- [Aim]:
Emit the entire listing verbatim.

* Start *

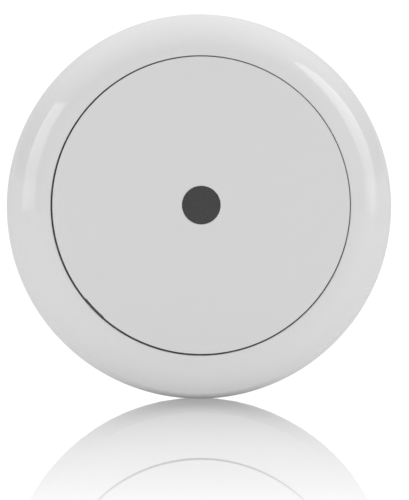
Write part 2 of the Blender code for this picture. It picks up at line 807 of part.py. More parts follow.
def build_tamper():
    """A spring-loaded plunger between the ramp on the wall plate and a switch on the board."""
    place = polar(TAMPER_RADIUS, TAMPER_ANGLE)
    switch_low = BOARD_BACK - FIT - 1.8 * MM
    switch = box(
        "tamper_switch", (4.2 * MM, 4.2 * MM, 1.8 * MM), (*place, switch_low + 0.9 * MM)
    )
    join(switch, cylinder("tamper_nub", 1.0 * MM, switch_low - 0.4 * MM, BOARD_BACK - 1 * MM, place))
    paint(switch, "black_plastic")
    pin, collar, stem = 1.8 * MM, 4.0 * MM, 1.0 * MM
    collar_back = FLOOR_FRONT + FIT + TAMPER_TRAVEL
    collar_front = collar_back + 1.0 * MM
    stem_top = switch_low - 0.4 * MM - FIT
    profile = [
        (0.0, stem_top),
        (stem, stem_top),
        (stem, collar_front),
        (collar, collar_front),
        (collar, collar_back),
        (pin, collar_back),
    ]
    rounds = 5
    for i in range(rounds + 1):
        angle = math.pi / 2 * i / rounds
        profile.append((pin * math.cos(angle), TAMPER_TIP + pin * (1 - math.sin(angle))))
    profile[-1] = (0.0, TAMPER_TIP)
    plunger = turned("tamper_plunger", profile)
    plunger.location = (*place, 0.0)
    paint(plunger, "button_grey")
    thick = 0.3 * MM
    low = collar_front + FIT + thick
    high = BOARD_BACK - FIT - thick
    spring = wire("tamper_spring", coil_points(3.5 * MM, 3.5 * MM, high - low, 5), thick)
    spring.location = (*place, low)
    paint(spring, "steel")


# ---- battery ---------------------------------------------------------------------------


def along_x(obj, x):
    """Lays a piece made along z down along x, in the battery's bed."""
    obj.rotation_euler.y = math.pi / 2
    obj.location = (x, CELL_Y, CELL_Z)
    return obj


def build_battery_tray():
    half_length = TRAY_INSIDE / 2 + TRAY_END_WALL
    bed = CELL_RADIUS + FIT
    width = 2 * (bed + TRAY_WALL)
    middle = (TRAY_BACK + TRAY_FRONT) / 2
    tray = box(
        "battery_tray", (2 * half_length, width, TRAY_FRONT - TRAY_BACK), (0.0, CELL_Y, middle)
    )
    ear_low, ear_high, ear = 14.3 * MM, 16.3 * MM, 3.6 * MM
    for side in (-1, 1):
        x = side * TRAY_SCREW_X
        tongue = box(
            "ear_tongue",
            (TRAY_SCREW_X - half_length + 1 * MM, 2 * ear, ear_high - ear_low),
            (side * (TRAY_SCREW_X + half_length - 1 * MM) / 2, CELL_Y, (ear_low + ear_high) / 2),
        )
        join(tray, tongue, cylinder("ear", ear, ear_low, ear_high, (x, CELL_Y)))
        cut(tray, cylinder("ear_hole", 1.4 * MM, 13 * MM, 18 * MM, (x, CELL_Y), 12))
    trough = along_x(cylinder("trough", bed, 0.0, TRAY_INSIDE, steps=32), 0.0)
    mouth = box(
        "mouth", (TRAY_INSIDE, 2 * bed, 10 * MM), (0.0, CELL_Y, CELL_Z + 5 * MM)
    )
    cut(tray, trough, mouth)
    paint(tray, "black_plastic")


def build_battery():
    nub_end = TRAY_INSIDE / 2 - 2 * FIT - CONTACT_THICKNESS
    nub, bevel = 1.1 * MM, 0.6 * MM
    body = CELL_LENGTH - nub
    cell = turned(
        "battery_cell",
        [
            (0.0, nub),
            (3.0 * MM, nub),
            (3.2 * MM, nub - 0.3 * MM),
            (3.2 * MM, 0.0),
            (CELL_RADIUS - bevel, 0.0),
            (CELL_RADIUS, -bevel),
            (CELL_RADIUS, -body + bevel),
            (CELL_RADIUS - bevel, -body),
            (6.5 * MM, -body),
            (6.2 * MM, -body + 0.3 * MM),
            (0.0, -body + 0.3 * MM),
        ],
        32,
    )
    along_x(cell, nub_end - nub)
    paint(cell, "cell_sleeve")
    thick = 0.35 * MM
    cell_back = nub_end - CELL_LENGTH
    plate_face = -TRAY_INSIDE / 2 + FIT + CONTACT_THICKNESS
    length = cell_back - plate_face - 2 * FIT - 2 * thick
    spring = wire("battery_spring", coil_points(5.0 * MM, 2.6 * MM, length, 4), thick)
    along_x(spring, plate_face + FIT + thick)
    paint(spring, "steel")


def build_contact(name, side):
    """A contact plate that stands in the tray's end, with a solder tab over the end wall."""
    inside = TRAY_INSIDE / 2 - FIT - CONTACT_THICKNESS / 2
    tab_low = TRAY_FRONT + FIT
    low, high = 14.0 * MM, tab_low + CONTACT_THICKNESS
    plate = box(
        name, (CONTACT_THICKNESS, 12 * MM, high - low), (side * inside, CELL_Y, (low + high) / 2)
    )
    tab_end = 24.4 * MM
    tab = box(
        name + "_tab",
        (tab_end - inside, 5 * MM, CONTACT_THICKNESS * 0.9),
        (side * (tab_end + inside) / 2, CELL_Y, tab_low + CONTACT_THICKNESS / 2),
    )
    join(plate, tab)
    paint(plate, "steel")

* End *

- [In response]:
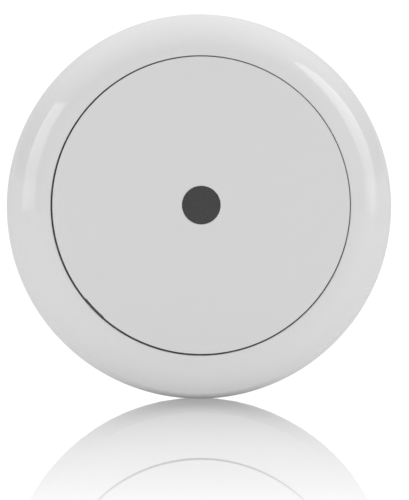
Write part 2 of the Blender code for this picture. It picks up at line 807 of part.py. More parts follow.
def build_tamper():
    """A spring-loaded plunger between the ramp on the wall plate and a switch on the board."""
    place = polar(TAMPER_RADIUS, TAMPER_ANGLE)
    switch_low = BOARD_BACK - FIT - 1.8 * MM
    switch = box(
        "tamper_switch", (4.2 * MM, 4.2 * MM, 1.8 * MM), (*place, switch_low + 0.9 * MM)
    )
    join(switch, cylinder("tamper_nub", 1.0 * MM, switch_low - 0.4 * MM, BOARD_BACK - 1 * MM, place))
    paint(switch, "black_plastic")
    pin, collar, stem = 1.8 * MM, 4.0 * MM, 1.0 * MM
    collar_back = FLOOR_FRONT + FIT + TAMPER_TRAVEL
    collar_front = collar_back + 1.0 * MM
    stem_top = switch_low - 0.4 * MM - FIT
    profile = [
        (0.0, stem_top),
        (stem, stem_top),
        (stem, collar_front),
        (collar, collar_front),
        (collar, collar_back),
        (pin, collar_back),
    ]
    rounds = 5
    for i in range(rounds + 1):
        angle = math.pi / 2 * i / rounds
        profile.append((pin * math.cos(angle), TAMPER_TIP + pin * (1 - math.sin(angle))))
    profile[-1] = (0.0, TAMPER_TIP)
    plunger = turned("tamper_plunger", profile)
    plunger.location = (*place, 0.0)
    paint(plunger, "button_grey")
    thick = 0.3 * MM
    low = collar_front + FIT + thick
    high = BOARD_BACK - FIT - thick
    spring = wire("tamper_spring", coil_points(3.5 * MM, 3.5 * MM, high - low, 5), thick)
    spring.location = (*place, low)
    paint(spring, "steel")


# ---- battery ---------------------------------------------------------------------------


def along_x(obj, x):
    """Lays a piece made along z down along x, in the battery's bed."""
    obj.rotation_euler.y = math.pi / 2
    obj.location = (x, CELL_Y, CELL_Z)
    return obj


def build_battery_tray():
    half_length = TRAY_INSIDE / 2 + TRAY_END_WALL
    bed = CELL_RADIUS + FIT
    width = 2 * (bed + TRAY_WALL)
    middle = (TRAY_BACK + TRAY_FRONT) / 2
    tray = box(
        "battery_tray", (2 * half_length, width, TRAY_FRONT - TRAY_BACK), (0.0, CELL_Y, middle)
    )
    ear_low, ear_high, ear = 14.3 * MM, 16.3 * MM, 3.6 * MM
    for side in (-1, 1):
        x = side * TRAY_SCREW_X
        tongue = box(
            "ear_tongue",
            (TRAY_SCREW_X - half_length + 1 * MM, 2 * ear, ear_high - ear_low),
            (side * (TRAY_SCREW_X + half_length - 1 * MM) / 2, CELL_Y, (ear_low + ear_high) / 2),
        )
        join(tray, tongue, cylinder("ear", ear, ear_low, ear_high, (x, CELL_Y)))
        cut(tray, cylinder("ear_hole", 1.4 * MM, 13 * MM, 18 * MM, (x, CELL_Y), 12))
    trough = along_x(cylinder("trough", bed, 0.0, TRAY_INSIDE, steps=32), 0.0)
    mouth = box(
        "mouth", (TRAY_INSIDE, 2 * bed, 10 * MM), (0.0, CELL_Y, CELL_Z + 5 * MM)
    )
    cut(tray, trough, mouth)
    paint(tray, "black_plastic")


def build_battery():
    nub_end = TRAY_INSIDE / 2 - 2 * FIT - CONTACT_THICKNESS
    nub, bevel = 1.1 * MM, 0.6 * MM
    body = CELL_LENGTH - nub
    cell = turned(
        "battery_cell",
        [
            (0.0, nub),
            (3.0 * MM, nub),
            (3.2 * MM, nub - 0.3 * MM),
            (3.2 * MM, 0.0),
            (CELL_RADIUS - bevel, 0.0),
            (CELL_RADIUS, -bevel),
            (CELL_RADIUS, -body + bevel),
            (CELL_RADIUS - bevel, -body),
            (6.5 * MM, -body),
            (6.2 * MM, -body + 0.3 * MM),
            (0.0, -body + 0.3 * MM),
        ],
        32,
    )
    along_x(cell, nub_end - nub)
    paint(cell, "cell_sleeve")
    thick = 0.35 * MM
    cell_back = nub_end - CELL_LENGTH
    plate_face = -TRAY_INSIDE / 2 + FIT + CONTACT_THICKNESS
    length = cell_back - plate_face - 2 * FIT - 2 * thick
    spring = wire("battery_spring", coil_points(5.0 * MM, 2.6 * MM, length, 4), thick)
    along_x(spring, plate_face + FIT + thick)
    paint(spring, "steel")


def build_contact(name, side):
    """A contact plate that stands in the tray's end, with a solder tab over the end wall."""
    inside = TRAY_INSIDE / 2 - FIT - CONTACT_THICKNESS / 2
    tab_low = TRAY_FRONT + FIT
    low, high = 14.0 * MM, tab_low + CONTACT_THICKNESS
    plate = box(
        name, (CONTACT_THICKNESS, 12 * MM, high - low), (side * inside, CELL_Y, (low + high) / 2)
    )
    tab_end = 24.4 * MM
    tab = box(
        name + "_tab",
        (tab_end - inside, 5 * MM, CONTACT_THICKNESS * 0.9),
        (side * (tab_end + inside) / 2, CELL_Y, tab_low + CONTACT_THICKNESS / 2),
    )
    join(plate, tab)
    paint(plate, "steel")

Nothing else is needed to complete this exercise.